Ni la derrota, ni un milagroso perdón a una condena a muerte, ni cuarenta años de dictadura, quebrantaron su fidelidad hacia aquel proyecto político frustrado por la fuerza, que él en democracia rememoraba con ilusión de juventud cada 14 de abril, yendo a ondear la histórica bandera tricolor a la plaça de la Trinitat, o para reivindicar el homenaje a las víctimas de la estación, o de dedicar calles a los que lucharon por un mundo mejor.
Con la Transición, llegaron las mayorías absolutas, la reducción de partidos, el monolitismo ideológico, y aquello de ser republicano se convirtió en una excentricidad para unos, y para otros en el recuerdo de un pasado que sólo traía dolor. Llegaron las elecciones democráticas. Ganó la UCD de Suárez, seguida del PSOE de Felipe González, detrás del PCE de Carrillo, y por último la Alianza Popular de Fraga, como las fuerzas más votadas. Previamente habían aceptado la monarquía y habían erradicado cualquier simbología republicana. Los viejos seguidores de Izquierda Republicana no pudieron votar a su partido. La legalización no había llegado a tiempo. Se había pasado hoja a la historia de España, prohibiendo la República para no abrir heridas.

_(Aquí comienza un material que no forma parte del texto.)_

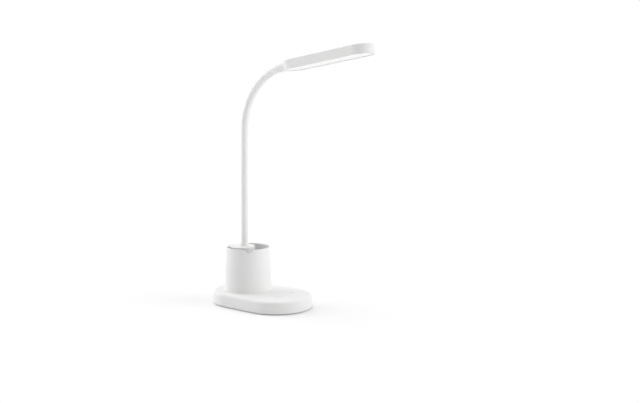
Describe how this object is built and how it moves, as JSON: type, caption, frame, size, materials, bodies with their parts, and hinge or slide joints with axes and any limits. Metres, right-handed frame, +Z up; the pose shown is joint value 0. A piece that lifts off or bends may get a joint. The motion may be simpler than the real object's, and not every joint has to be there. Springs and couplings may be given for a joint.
{
  "type": "desk lamp with pen cup",
  "caption": "White rechargeable LED desk lamp: slim round-ended head on a bendable gooseneck, on a flat oval base with a pen cup and touch controls.",
  "frame": {"origin": "on the desk, at the middle of the base", "axes": "+Z up; +X along the base, from the cup's end towards the end that the head reaches over; the lamp is built about the plane y = 0"},
  "size_m": [0.3062, 0.1122, 0.4135],
  "materials": {
    "white_plastic": "white, fine satin mould texture",
    "neck_white": "white flexible sleeve, satin",
    "foot_rubber": "matte light grey",
    "steel": "zinc-plated",
    "screw_steel": "nickel-plated",
    "socket_steel": "drawn, plain",
    "foam": "open-pored, matte",
    "battery_wrap": "silver film",
    "circuit_board": "green solder mask",
    "black_plastic": "moulded black",
    "lead_jacket": "white cable jacket",
    "light_board_aluminium": "white solder mask on aluminium",
    "phosphor": "yellow phosphor",
    "reflector_white": "white, glossy",
    "opal_diffuser": "opal white, lightly frosted"
  },
  "bodies": {
    "base": {"base_shell": "white_plastic", "base_floor": "white_plastic", "foot_pads": "foot_rubber", "ballast_plate": "steel", "battery_pad": "foam", "battery_cell": "battery_wrap", "battery_leads": "lead_jacket", "control_board": "circuit_board", "board_parts": "black_plastic", "board_screws": "screw_steel", "usb_c_socket": "socket_steel", "floor_screws": "screw_steel", "cup_screws": "screw_steel", "touch_foams": "foam", "pen_cup": "white_plastic", "tower": "white_plastic", "tower_cap": "white_plastic", "neck_collar": "white_plastic", "neck_stud": "steel", "neck_washer": "steel", "neck_nut": "steel", "lamp_lead": "lead_jacket", "neck_foot": "neck_white"},
    "link_01": {"neck_link_01": "neck_white"},
    "link_02": {"neck_link_02": "neck_white"},
    "link_03": {"neck_link_03": "neck_white"},
    "link_04": {"neck_link_04": "neck_white"},
    "link_05": {"neck_link_05": "neck_white"},
    "link_06": {"neck_link_06": "neck_white"},
    "link_07": {"neck_link_07": "neck_white"},
    "link_08": {"neck_link_08": "neck_white"},
    "link_09": {"neck_link_09": "neck_white"},
    "link_10": {"neck_link_10": "neck_white"},
    "head": {"neck_tip": "neck_white", "head_shell": "white_plastic", "light_board": "light_board_aluminium", "light_chips": "phosphor", "light_board_screws": "screw_steel", "reflector_tray": "reflector_white", "diffuser": "opal_diffuser", "head_ferrule": "white_plastic", "head_stud": "steel", "head_nut": "steel", "head_leads": "lead_jacket"}
  },
  "joints": [
    {"name": "lower_bend", "type": "hinge", "parent": "base", "child": "link_01", "pos_m": [-0.0389, 0, 0.117], "axis": [0, 1, 0], "range_deg": [-12, 12]},
    {"name": "side_bend", "type": "hinge", "parent": "link_01", "child": "link_02", "pos_m": [-0.0389, 0, 0.1444], "axis": [1, 0, 0], "range_deg": [-18, 18]},
    {"name": "lower_bend_2", "type": "hinge", "parent": "link_02", "child": "link_03", "pos_m": [-0.0389, 0, 0.1718], "axis": [0, 1, 0], "range_deg": [-12, 12]},
    {"name": "lower_bend_3", "type": "hinge", "parent": "link_03", "child": "link_04", "pos_m": [-0.0389, 0, 0.1992], "axis": [0, 1, 0], "range_deg": [-12, 12]},
    {"name": "side_bend_2", "type": "hinge", "parent": "link_04", "child": "link_05", "pos_m": [-0.0389, 0, 0.2266], "axis": [1, 0, 0], "range_deg": [-18, 18]},
    {"name": "lower_bend_4", "type": "hinge", "parent": "link_05", "child": "link_06", "pos_m": [-0.0389, 0, 0.254], "axis": [0, 1, 0], "range_deg": [-12, 12]},
    {"name": "upper_bend", "type": "hinge", "parent": "link_06", "child": "link_07", "pos_m": [-0.0389, 0, 0.2814], "axis": [0, 1, 0], "range_deg": [-20, 15]},
    {"name": "side_bend_3", "type": "hinge", "parent": "link_07", "child": "link_08", "pos_m": [-0.03533, 0, 0.30814], "axis": [0.965, 0, -0.2622], "range_deg": [-18, 18]},
    {"name": "upper_bend_2", "type": "hinge", "parent": "link_08", "child": "link_09", "pos_m": [-0.02488, 0, 0.33302], "axis": [0, 1, 0], "range_deg": [-20, 15]},
    {"name": "upper_bend_3", "type": "hinge", "parent": "link_09", "child": "link_10", "pos_m": [-0.00827, 0, 0.35428], "axis": [0, 1, 0], "range_deg": [-20, 15]},
    {"name": "upper_bend_4", "type": "hinge", "parent": "link_10", "child": "head", "pos_m": [0.01334, 0, 0.37044], "axis": [0, 1, 0], "range_deg": [-20, 15]}
  ],
  "couplings": [
    {"joint": "lower_bend_2", "follows": "lower_bend", "ratio": 1},
    {"joint": "lower_bend_3", "follows": "lower_bend", "ratio": 1},
    {"joint": "lower_bend_4", "follows": "lower_bend", "ratio": 1},
    {"joint": "upper_bend_2", "follows": "upper_bend", "ratio": 1},
    {"joint": "upper_bend_3", "follows": "upper_bend", "ratio": 1},
    {"joint": "upper_bend_4", "follows": "upper_bend", "ratio": 1},
    {"joint": "side_bend_2", "follows": "side_bend", "ratio": 1},
    {"joint": "side_bend_3", "follows": "side_bend", "ratio": 1}
  ]
}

La víctima se convertía de nuevo en culpable porque con o contra Franco, en la España de los sesenta se vivía mejor que en la plurinacional, y lo que era mejor, España no corría peligro alguno de romperse, porque se contaba con un ejército depurado encargado de salvaguardar la unidad nacional, aunque fuese a costa de una República que, de izquierdas o derechas, quería ante todo ser demócrata.
José se consoló con los recuerdos y otras reivindicaciones relacionadas con la recuperación de ese pasado políticamente incorrecto, y siguió guardando muchos de los papeles, que a falta de escritos autobiográficos, retratan lo que fue su vida, y nos ayudan a entender porque fue este setabense tan íntegro en sus principios hasta el día de su muerte, en el que la bandera de la República le acompañó hasta el cementerio. Y es que hay amores que son para siempre, otros no tanto.